## The task
From the data that follows, copy every line holding the string "this".

··· Provided data ···

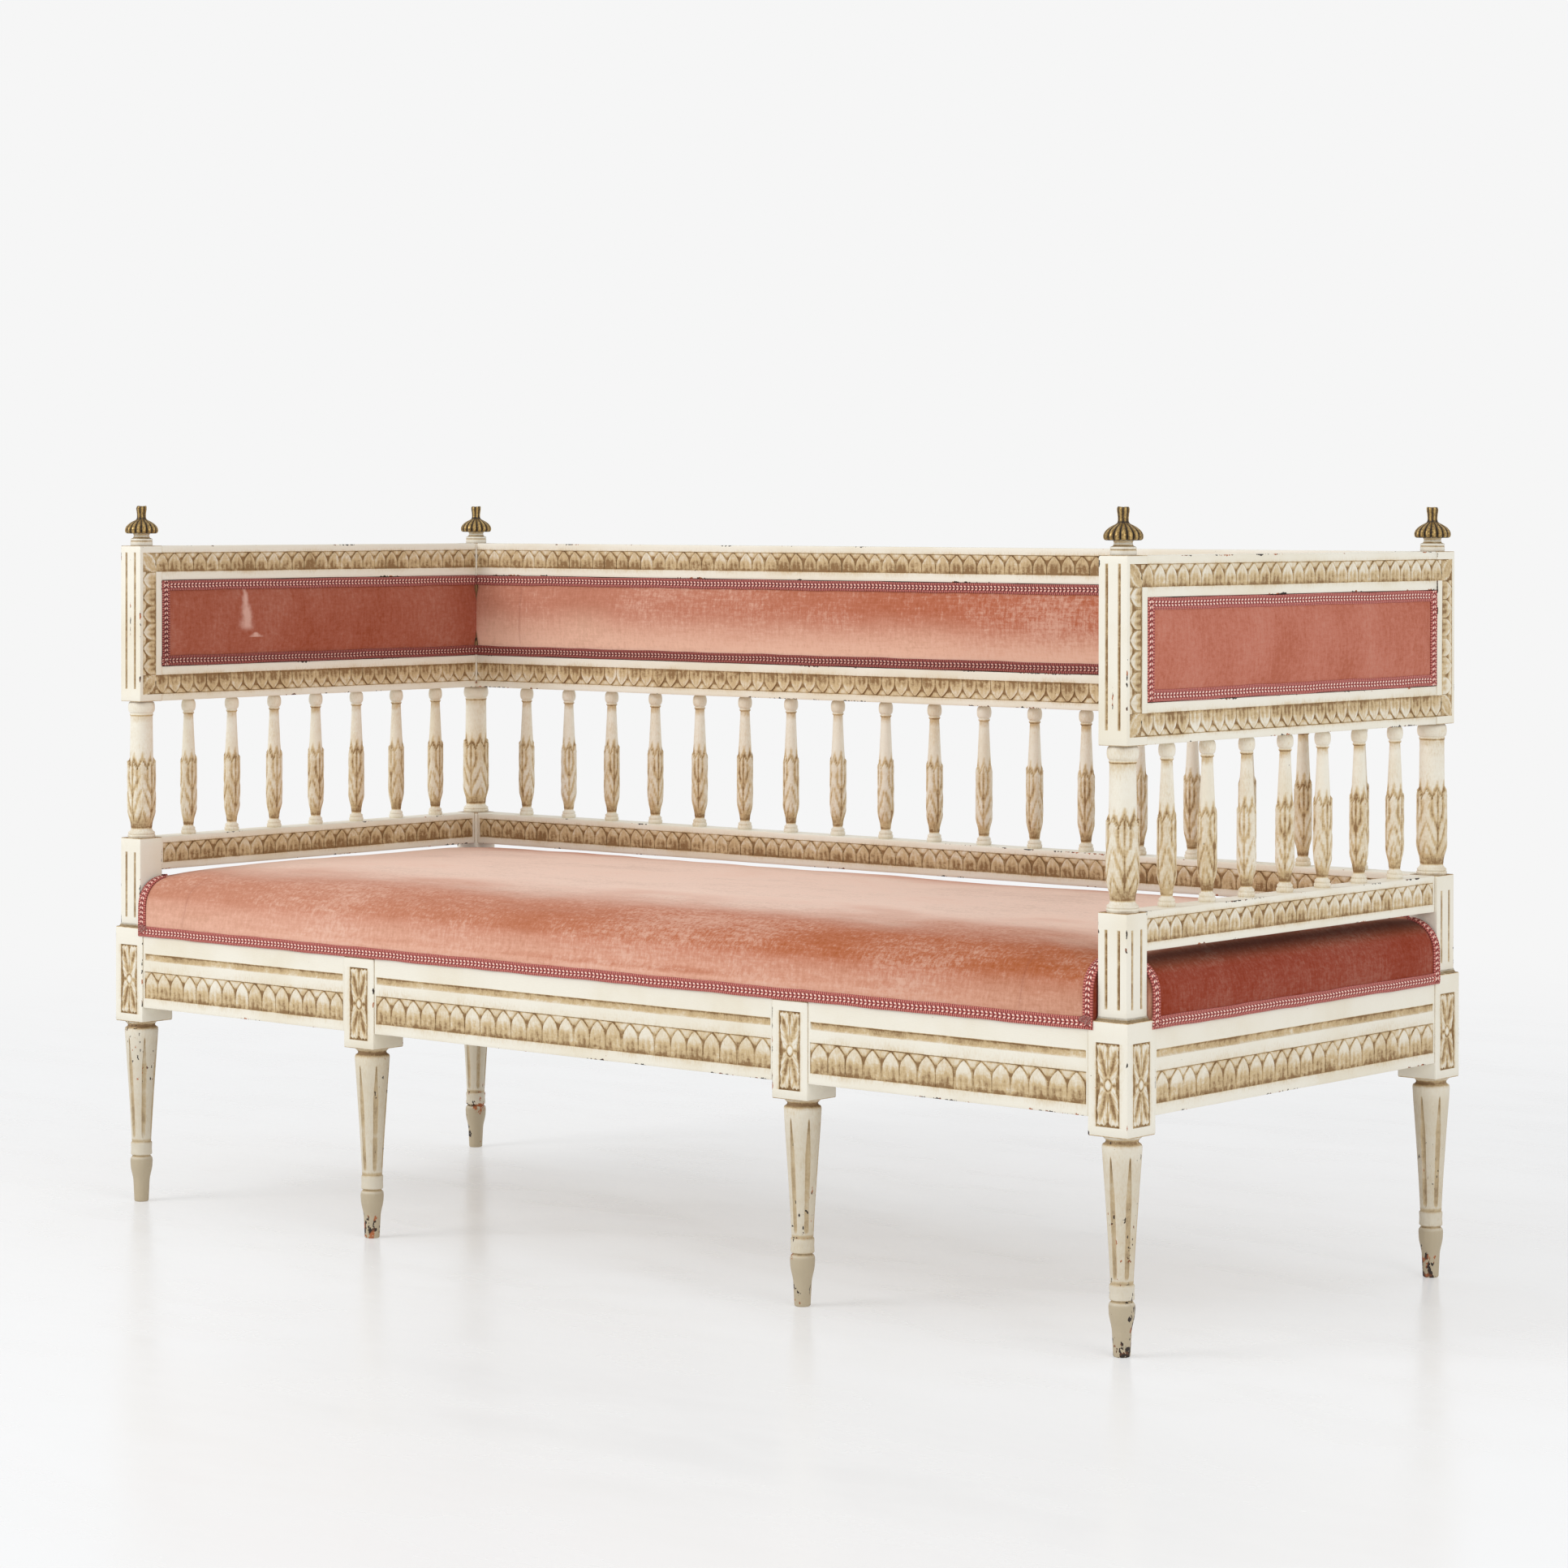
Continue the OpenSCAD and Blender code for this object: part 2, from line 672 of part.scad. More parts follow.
module top_rail(run) {
    t = frame_rail_t;
    color(CREAM) difference() {
        rail_blank(run, top_z - frame_rail_h, frame_rail_h, t, post_tenon_len);
        for (way = [-1, 1])
            band_field(run + 2, t, way, top_z - frame_fillet_h - frame_band_h, frame_band_h);
        span([-run / 2 - 1, -board_t / 2 - fit, top_z - frame_rail_h - 1],
            [run / 2 + 1, board_t / 2 + fit, top_z - frame_rail_h + groove_in + fit]);
    }
}

module panel_board(run) {
    color(PINE) span([-run / 2 - groove_in, -board_t / 2, panel_z - groove_in],
        [run / 2 + groove_in, board_t / 2, panel_z + panel_h + groove_in]);
}

// Lofted forms: rings of points with the same count, closed by a point at each end

function rect_ring(x0, x1, y0, y1, nx, ny) = concat(
    [for (i = [0:nx - 1]) [x0 + (x1 - x0) * i / nx, y0]],
    [for (i = [0:ny - 1]) [x1, y0 + (y1 - y0) * i / ny]],
    [for (i = [0:nx - 1]) [x1 - (x1 - x0) * i / nx, y1]],
    [for (i = [0:ny - 1]) [x0, y1 - (y1 - y0) * i / ny]]
);

module loft(rings, first, last) {
    n = len(rings[0]);
    count = len(rings);
    points = concat([for (ring = rings) each ring], [first, last]);
    walls = [for (k = [0:count - 2]) for (i = [0:n - 1]) let (j = (i + 1) % n) each [
        [k * n + i, (k + 1) * n + i, (k + 1) * n + j], [k * n + i, (k + 1) * n + j, k * n + j]]];
    floor_faces = [for (i = [0:n - 1]) [count * n, i, (i + 1) % n]];
    roof_faces = [for (i = [0:n - 1])
        [count * n + 1, (count - 1) * n + (i + 1) % n, (count - 1) * n + i]];
    polyhedron(points = points, faces = concat(walls, floor_faces, roof_faces));
}

// Seat form, grown by e, from height z0 up: upright sides, rolled edges and a crowned top
function roll_steps() = [for (i = [0:4]) 90 * i / 4];
function crown_insets() = [for (share = [0.2, 0.45, 0.75]) roll_w + share * (cover_y - roll_w)];

function crown_rise(x, y) = seat_crown
    * (1 - pow(min(1, abs(x) / (cover_x - roll_w)), 6))
    * (1 - pow(min(1, abs(y) / (cover_y - roll_w)), 2));

function seat_ring(inset, z, crowned) = [
    for (p = rect_ring(-cover_x + inset, cover_x - inset, -cover_y + inset, cover_y - inset, 16, 6))
        [p[0], p[1], z + (crowned ? crown_rise(p[0], p[1]) : 0)]];

module seat_form(e, z0) {
    sides = [seat_ring(-e, z0, false)];
    roll = [for (a = roll_steps())
        seat_ring(roll_w - (roll_w + e) * cos(a), edge_z - roll_h + (roll_h + e) * sin(a), false)];
    crown = [for (inset = crown_insets()) seat_ring(inset, edge_z + e, true)];
    loft(concat(sides, roll, crown), [0, 0, z0], [0, 0, edge_z + e + seat_crown]);
}

// Square room round each post, grown inwards, from height z0 up
module notches(grow, z0) {
    reach = post_w / 2 + notch_gap + grow;
    for (side = [-1, 1], end = [-1, 1])
        at_corner(side, end)
            span([-reach, -reach, z0], [axis_in + 20, axis_in + 20, edge_z + 60]);
}

// Room for the corner blocks, up to their tops
module block_room() {
    reach = block_in + pad_gap;
    for (side = [-1, 1], end = [-1, 1])
        at_corner(side, end)
            span([-reach, -reach, cover_z - 20], [axis_in + 20, axis_in + 20, notch_z + EPS]);
}

module seat_cover() {
    color(VELVET) difference() {
        seat_form(0, cover_z);
        notches(0, notch_z);
        block_room();
        difference() {
            seat_form(-velvet_t, cover_z - 1);
            notches(velvet_t, notch_z);
        }
    }
}

module seat_stuffing() {
    color(HAIR) difference() {
        seat_form(-velvet_t - pad_gap, seat_base + touch);
        notches(velvet_t + pad_gap, seat_base - 1);
    }
}

module seat_gimp() {
    color(GIMP) difference() {
        intersection() {
            difference() {
                seat_form(gimp_t, cover_z);
                seat_form(touch, cover_z - 1);
            }
            union() {
                span([-length, -depth, cover_z - 2], [length, depth, cover_z + gimp_w]);
                notches(gimp_w, cover_z + gimp_w - 1);
            }
        }
        notches(0, notch_z);
        block_room();
    }
}

module seat_webbing() {
    step = strap_w + strap_gap;
    room = strap_gap - 8;
    count_y = floor((seat_len_y + room) / step);
    count_x = floor((seat_len_x + room) / step);
    end_x = length / 2 - rail_setback - 6;
    end_y = depth / 2 - rail_setback - 6;
    color(LINEN) {
        for (i = [0:count_y - 1]) {
            y = (i - (count_y - 1) / 2) * step;
            span([-end_x, y - strap_w / 2, seat_z], [end_x, y + strap_w / 2, seat_z + strap_t]);
        }
        for (i = [0:count_x - 1]) {
            x = (i - (count_x - 1) / 2) * step;
            span([x - strap_w / 2, -end_y, seat_z + strap_t],
                [x + strap_w / 2, end_y, seat_z + 2 * strap_t]);
        }
    }
}

module seat_hessian() {
    end_x = length / 2 - rail_setback - 4;
    end_y = depth / 2 - rail_setback - 4;
    color(LINEN) difference() {
        span([-end_x, -end_y, seat_z + 2 * strap_t], [end_x, end_y, seat_base]);
        for (side = [-1, 1], end = [-1, 1])
            at_corner(side, end)
                span([-block_in - 1, -block_in - 1, seat_z], [axis_in + 1, axis_in + 1, seat_base + 1]);
    }
}

// Panel pads: drawn along X, with their back at local y = 0 and the velvet towards +Y.
// An end that meets the next panel in a corner has no margin for gimp.
module pad_form(run, low_margin, high_margin) {
    half = run / 2 - pad_gap;
    half_h = panel_h / 2 - pad_gap;
    middle = panel_z + panel_h / 2;
    plan = [[0, 0], [0, pad_edge], [gimp_w, pad_edge], [gimp_w + 2, pad_edge + pad_crown * 0.3],
        [gimp_w + 14, pad_edge + pad_crown * 0.75], [half_h * 0.8, pad_edge + pad_crown * 0.98]];
    rings = [for (step = plan) [
        for (p = rect_ring(-half + step[0] * low_margin, half - step[0] * high_margin,
            -half_h + step[0], half_h - step[0], 10, 3))
            [p[0], step[1], middle - p[1]]]];
    loft(rings, [0, 0, middle], [0, pad_edge + pad_crown, middle]);
}

module panel_pad(run, low_margin, high_margin) {
    color(VELVET) translate([0, board_t / 2 + touch, 0]) pad_form(run, low_margin, high_margin);
}

// Gimp round a panel's pad; low and high say which ends have an upright strip
module panel_gimp(run, low, high) {
    half = run / 2 - pad_gap;
    y0 = board_t / 2 + pad_edge + 2 * touch;
    z0 = panel_z + pad_gap;
    z1 = panel_z + panel_h - pad_gap;
    w = gimp_w - 2 * touch;
    color(GIMP) {
        span([-half, y0, z0], [half, y0 + gimp_t, z0 + w]);
        span([-half, y0, z1 - w], [half, y0 + gimp_t, z1]);
        if (low)
            span([-half, y0, z0], [-half + w, y0 + gimp_t, z1]);
        if (high)
            span([half - w, y0, z0], [half, y0 + gimp_t, z1]);
    }
}

// Finials

module finial_collar() {
    r = collar_d / 2;
    disc_h = collar_h * 0.58;
    profile = concat(
        [[r * 0.94, 0], [r, 1]],
        bead(disc_h * 0.55, disc_h, r * 0.88, r, 5),
        [[r * 0.72, disc_h + 1], [r * 0.66, collar_h - 3], [r * 0.74, collar_h]]
    );
    color(CREAM) translate([0, 0, top_z]) difference() {
        turned(profile);
        translate([0, 0, -1]) cylinder(h = collar_h + 2, r = dowel_d / 2 + fit);
    }
}

module finial_cap() {
    r = cap_d / 2;
    stem_low = stem_d * 0.44;
    profile = concat(
        [[dowel_d / 2, -collar_h - dowel_len], [dowel_d / 2, 0], [r * 0.8, 0], [r * 0.94, 1]],
        [[r, 4], [r * 0.97, 8], [r * 0.86, 12.5], [r * 0.66, cap_h * 0.83]],
        [[stem_low * 1.25, cap_h * 0.96], [stem_low, cap_h + 2], [stem_low, cap_h + stem_h * 0.45]],
        [[stem_d / 2, cap_h + stem_h * 0.62], [stem_d / 2 * 0.94, cap_h + stem_h * 0.8]],
        [[stem_d / 2 * 1.04, cap_h + stem_h - 1], [stem_d / 2 * 0.7, cap_h + stem_h]]
    );
    color(GILT) translate([0, 0, top_z + collar_h]) turned(profile);
}

module joint_pegs() {
    reach = peg_reach() - 0.5;
    color(PINE) {
        for (side = [-1, 1], end = [-1, 1])
            at_corner(side, end) {
                translate([seat_tenon_len / 2 - block_in, -block_in, peg_z_high()])
                    rotate([-90, 0, 0]) cylinder(h = reach, r = peg_d / 2);
                translate([-block_in, seat_tenon_len / 2 - block_in, peg_z_low()])
                    rotate([0, 90, 0]) cylinder(h = reach, r = peg_d / 2);
            }
        for (x = [-mid_leg_left, mid_leg_right])
            at_middle_leg(x) bridle_pegs(0, -block_in, reach);
    }
}

module brace_screws() {
    color(STEEL)
        for (side = [-1, 1], end = [-1, 1])
            at_corner(side, end) corner_screws();
}

// Places what is drawn for the +Y side at the inner face of an arm
module inner_arm(side) {
    translate([side * post_x, 0, 0]) rotate([0, 0, 90 * side]) children();
}

module corner_post(side, end) {
    color(CREAM) at_corner(side, end) post(end > 0);
}

module whole_middle_leg(x) {
    color(CREAM) at_middle_leg(x) middle_leg();
}

module arm_lower_rail(side) {
    at_side(side, post_x) lower_rail(clear_y, arm_spindles, arm_end_gap);
}

module arm_bottom_rail(side) {
    at_side(side, post_x) bottom_rail(clear_y, arm_spindles, arm_end_gap);
}

module arm_spindle_row(side) {
    at_side(side, post_x) spindle_row(clear_y, arm_spindles, arm_end_gap);
}

corner_post(-1, -1);  // post_front_left
corner_post(1, -1);  // post_front_right
corner_post(-1, 1);  // post_back_left
corner_post(1, 1);  // post_back_right
whole_middle_leg(-mid_leg_left);  // middle_leg_left
whole_middle_leg(mid_leg_right);  // middle_leg_right
front_seat_rail();
back_seat_rail();
side_seat_rail(-1);  // side_seat_rail_left
side_seat_rail(1);  // side_seat_rail_right
cross_rail(-mid_leg_left);  // cross_rail_left
cross_rail(mid_leg_right);  // cross_rail_right
at_corner(-1, -1) corner_brace();  // corner_brace_front_left
at_corner(1, -1) corner_brace();  // corner_brace_front_right
at_corner(-1, 1) corner_brace();  // corner_brace_back_left
at_corner(1, 1) corner_brace();  // corner_brace_back_right
arm_lower_rail(-1);  // lower_rail_left
arm_lower_rail(1);  // lower_rail_right
at_back(post_y) lower_rail(clear_x, back_spindles, back_end_gap);  // lower_rail_back
arm_spindle_row(-1);  // spindles_left
arm_spindle_row(1);  // spindles_right
at_back(post_y) spindle_row(clear_x, back_spindles, back_end_gap);  // spindles_back
arm_bottom_rail(-1);  // arm_bottom_rail_left
arm_bottom_rail(1);  // arm_bottom_rail_right
at_back(post_y) bottom_rail(clear_x, back_spindles, back_end_gap);  // back_bottom_rail
at_side(-1, post_x) top_rail(clear_y);  // arm_top_rail_left
at_side(1, post_x) top_rail(clear_y);  // arm_top_rail_right
at_back(post_y) top_rail(clear_x);  // back_top_rail
at_side(-1, post_x) panel_board(clear_y);  // panel_board_left
at_side(1, post_x) panel_board(clear_y);  // panel_board_right
at_back(post_y) panel_board(clear_x);  // panel_board_back
inner_arm(-1) panel_pad(clear_y, 0.25, 1);  // pad_inner_left
at_side(-1, post_x) panel_pad(clear_y, 1, 1);  // pad_outer_left
inner_arm(1) panel_pad(clear_y, 1, 0.25);  // pad_inner_right
at_side(1, post_x) panel_pad(clear_y, 1, 1);  // pad_outer_right
at_front(-post_y) panel_pad(clear_x, 0.25, 0.25);  // pad_back_front
at_back(post_y) panel_pad(clear_x, 1, 1);  // pad_back_rear
inner_arm(-1) panel_gimp(clear_y, false, true);  // gimp_inner_left
at_side(-1, post_x) panel_gimp(clear_y, true, true);  // gimp_outer_left
inner_arm(1) panel_gimp(clear_y, true, false);  // gimp_inner_right
at_side(1, post_x) panel_gimp(clear_y, true, true);  // gimp_outer_right
at_front(-post_y) panel_gimp(clear_x, false, false);  // gimp_back_front
at_back(post_y) panel_gimp(clear_x, true, true);  // gimp_back_rear
at_corner(-1, -1) finial_collar();  // finial_collar_front_left
at_corner(1, -1) finial_collar();  // finial_collar_front_right
at_corner(-1, 1) finial_collar();  // finial_collar_back_left
at_corner(1, 1) finial_collar();  // finial_collar_back_right
at_corner(-1, -1) finial_cap();  // finial_cap_front_left
at_corner(1, -1) finial_cap();  // finial_cap_front_right
at_corner(-1, 1) finial_cap();  // finial_cap_back_left
at_corner(1, 1) finial_cap();  // finial_cap_back_right
seat_webbing();
seat_hessian();
seat_stuffing();
seat_cover();
seat_gimp();
joint_pegs();
brace_screws();
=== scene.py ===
"""Looks of the painted sofa: carved and turned wood, velvet, gimp and gilded finials.

Lengths in this file are millimetres, and they become metres when a mesh is made. X runs along
the sofa, Y from front to back and Z up, as in the CAD frame.
"""

import logging
import math
from collections.abc import Callable, Sequence
from dataclasses import dataclass, field, replace
from enum import Enum
from functools import reduce

import bpy
import numpy as np
from mathutils import Matrix


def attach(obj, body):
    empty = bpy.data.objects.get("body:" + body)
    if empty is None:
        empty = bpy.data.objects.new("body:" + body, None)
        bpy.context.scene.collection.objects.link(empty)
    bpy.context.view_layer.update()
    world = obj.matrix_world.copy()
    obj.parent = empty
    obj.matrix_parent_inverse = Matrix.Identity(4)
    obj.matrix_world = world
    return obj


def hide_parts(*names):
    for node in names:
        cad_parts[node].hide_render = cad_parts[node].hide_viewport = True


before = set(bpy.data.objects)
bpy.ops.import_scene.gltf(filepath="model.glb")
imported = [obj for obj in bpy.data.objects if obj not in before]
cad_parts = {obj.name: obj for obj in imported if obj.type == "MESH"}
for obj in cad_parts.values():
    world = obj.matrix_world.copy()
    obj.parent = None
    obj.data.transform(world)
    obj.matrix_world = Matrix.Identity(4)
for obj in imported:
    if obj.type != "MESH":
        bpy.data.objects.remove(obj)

LOG = logging.getLogger("sofa")
Array = np.ndarray
Vec = tuple[float, float, float]
Colour = tuple[float, float, float]

MM = 0.001
X, Y, Z = (1.0, 0.0, 0.0), (0.0, 1.0, 0.0), (0.0, 0.0, 1.0)
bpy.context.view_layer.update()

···

## Complete answer
Continue the OpenSCAD and Blender code for this object: part 2, from line 672 of part.scad. More parts follow.
Lengths in this file are millimetres, and they become metres when a mesh is made. X runs along